◆ **Problem**:
Transcribe the listing below word for word.
——————————
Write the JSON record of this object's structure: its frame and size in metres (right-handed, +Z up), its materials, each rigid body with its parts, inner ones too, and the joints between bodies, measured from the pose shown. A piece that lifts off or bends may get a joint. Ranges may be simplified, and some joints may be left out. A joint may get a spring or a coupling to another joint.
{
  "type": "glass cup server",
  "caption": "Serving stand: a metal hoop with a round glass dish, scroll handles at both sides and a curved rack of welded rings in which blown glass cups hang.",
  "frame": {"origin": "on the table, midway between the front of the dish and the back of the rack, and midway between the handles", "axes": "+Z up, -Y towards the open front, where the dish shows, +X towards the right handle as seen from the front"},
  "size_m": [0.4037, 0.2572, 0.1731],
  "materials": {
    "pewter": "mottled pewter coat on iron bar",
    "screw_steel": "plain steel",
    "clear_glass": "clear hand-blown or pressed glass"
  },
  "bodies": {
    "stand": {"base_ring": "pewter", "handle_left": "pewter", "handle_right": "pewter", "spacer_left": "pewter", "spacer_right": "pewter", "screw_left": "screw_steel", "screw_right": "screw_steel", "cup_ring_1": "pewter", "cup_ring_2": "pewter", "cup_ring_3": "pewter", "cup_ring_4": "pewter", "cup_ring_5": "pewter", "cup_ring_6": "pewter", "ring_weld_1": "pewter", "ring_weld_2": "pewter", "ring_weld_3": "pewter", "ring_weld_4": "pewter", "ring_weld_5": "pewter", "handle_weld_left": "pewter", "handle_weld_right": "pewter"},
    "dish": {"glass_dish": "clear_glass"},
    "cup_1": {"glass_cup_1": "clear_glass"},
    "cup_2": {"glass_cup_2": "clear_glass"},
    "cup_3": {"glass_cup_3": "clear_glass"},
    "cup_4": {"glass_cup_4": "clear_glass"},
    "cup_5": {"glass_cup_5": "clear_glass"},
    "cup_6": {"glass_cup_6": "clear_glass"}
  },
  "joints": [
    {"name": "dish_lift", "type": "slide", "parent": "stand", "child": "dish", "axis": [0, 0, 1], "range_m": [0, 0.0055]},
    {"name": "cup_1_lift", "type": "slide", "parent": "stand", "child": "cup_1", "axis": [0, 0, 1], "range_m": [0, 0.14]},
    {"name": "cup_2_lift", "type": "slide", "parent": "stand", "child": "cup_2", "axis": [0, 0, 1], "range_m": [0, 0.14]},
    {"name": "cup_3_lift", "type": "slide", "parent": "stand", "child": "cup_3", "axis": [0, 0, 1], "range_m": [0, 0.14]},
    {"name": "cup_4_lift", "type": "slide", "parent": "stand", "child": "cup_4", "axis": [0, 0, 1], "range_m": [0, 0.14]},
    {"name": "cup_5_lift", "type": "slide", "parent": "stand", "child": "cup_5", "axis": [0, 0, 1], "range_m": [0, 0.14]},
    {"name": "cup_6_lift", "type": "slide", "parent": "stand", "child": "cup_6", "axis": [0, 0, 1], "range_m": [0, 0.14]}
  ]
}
——————————
◆ **Response**:
Write the JSON record of this object's structure: its frame and size in metres (right-handed, +Z up), its materials, each rigid body with its parts, inner ones too, and the joints between bodies, measured from the pose shown. A piece that lifts off or bends may get a joint. Ranges may be simplified, and some joints may be left out. A joint may get a spring or a coupling to another joint.
{
  "type": "glass cup server",
  "caption": "Serving stand: a metal hoop with a round glass dish, scroll handles at both sides and a curved rack of welded rings in which blown glass cups hang.",
  "frame": {"origin": "on the table, midway between the front of the dish and the back of the rack, and midway between the handles", "axes": "+Z up, -Y towards the open front, where the dish shows, +X towards the right handle as seen from the front"},
  "size_m": [0.4037, 0.2572, 0.1731],
  "materials": {
    "pewter": "mottled pewter coat on iron bar",
    "screw_steel": "plain steel",
    "clear_glass": "clear hand-blown or pressed glass"
  },
  "bodies": {
    "stand": {"base_ring": "pewter", "handle_left": "pewter", "handle_right": "pewter", "spacer_left": "pewter", "spacer_right": "pewter", "screw_left": "screw_steel", "screw_right": "screw_steel", "cup_ring_1": "pewter", "cup_ring_2": "pewter", "cup_ring_3": "pewter", "cup_ring_4": "pewter", "cup_ring_5": "pewter", "cup_ring_6": "pewter", "ring_weld_1": "pewter", "ring_weld_2": "pewter", "ring_weld_3": "pewter", "ring_weld_4": "pewter", "ring_weld_5": "pewter", "handle_weld_left": "pewter", "handle_weld_right": "pewter"},
    "dish": {"glass_dish": "clear_glass"},
    "cup_1": {"glass_cup_1": "clear_glass"},
    "cup_2": {"glass_cup_2": "clear_glass"},
    "cup_3": {"glass_cup_3": "clear_glass"},
    "cup_4": {"glass_cup_4": "clear_glass"},
    "cup_5": {"glass_cup_5": "clear_glass"},
    "cup_6": {"glass_cup_6": "clear_glass"}
  },
  "joints": [
    {"name": "dish_lift", "type": "slide", "parent": "stand", "child": "dish", "axis": [0, 0, 1], "range_m": [0, 0.0055]},
    {"name": "cup_1_lift", "type": "slide", "parent": "stand", "child": "cup_1", "axis": [0, 0, 1], "range_m": [0, 0.14]},
    {"name": "cup_2_lift", "type": "slide", "parent": "stand", "child": "cup_2", "axis": [0, 0, 1], "range_m": [0, 0.14]},
    {"name": "cup_3_lift", "type": "slide", "parent": "stand", "child": "cup_3", "axis": [0, 0, 1], "range_m": [0, 0.14]},
    {"name": "cup_4_lift", "type": "slide", "parent": "stand", "child": "cup_4", "axis": [0, 0, 1], "range_m": [0, 0.14]},
    {"name": "cup_5_lift", "type": "slide", "parent": "stand", "child": "cup_5", "axis": [0, 0, 1], "range_m": [0, 0.14]},
    {"name": "cup_6_lift", "type": "slide", "parent": "stand", "child": "cup_6", "axis": [0, 0, 1], "range_m": [0, 0.14]}
  ]
}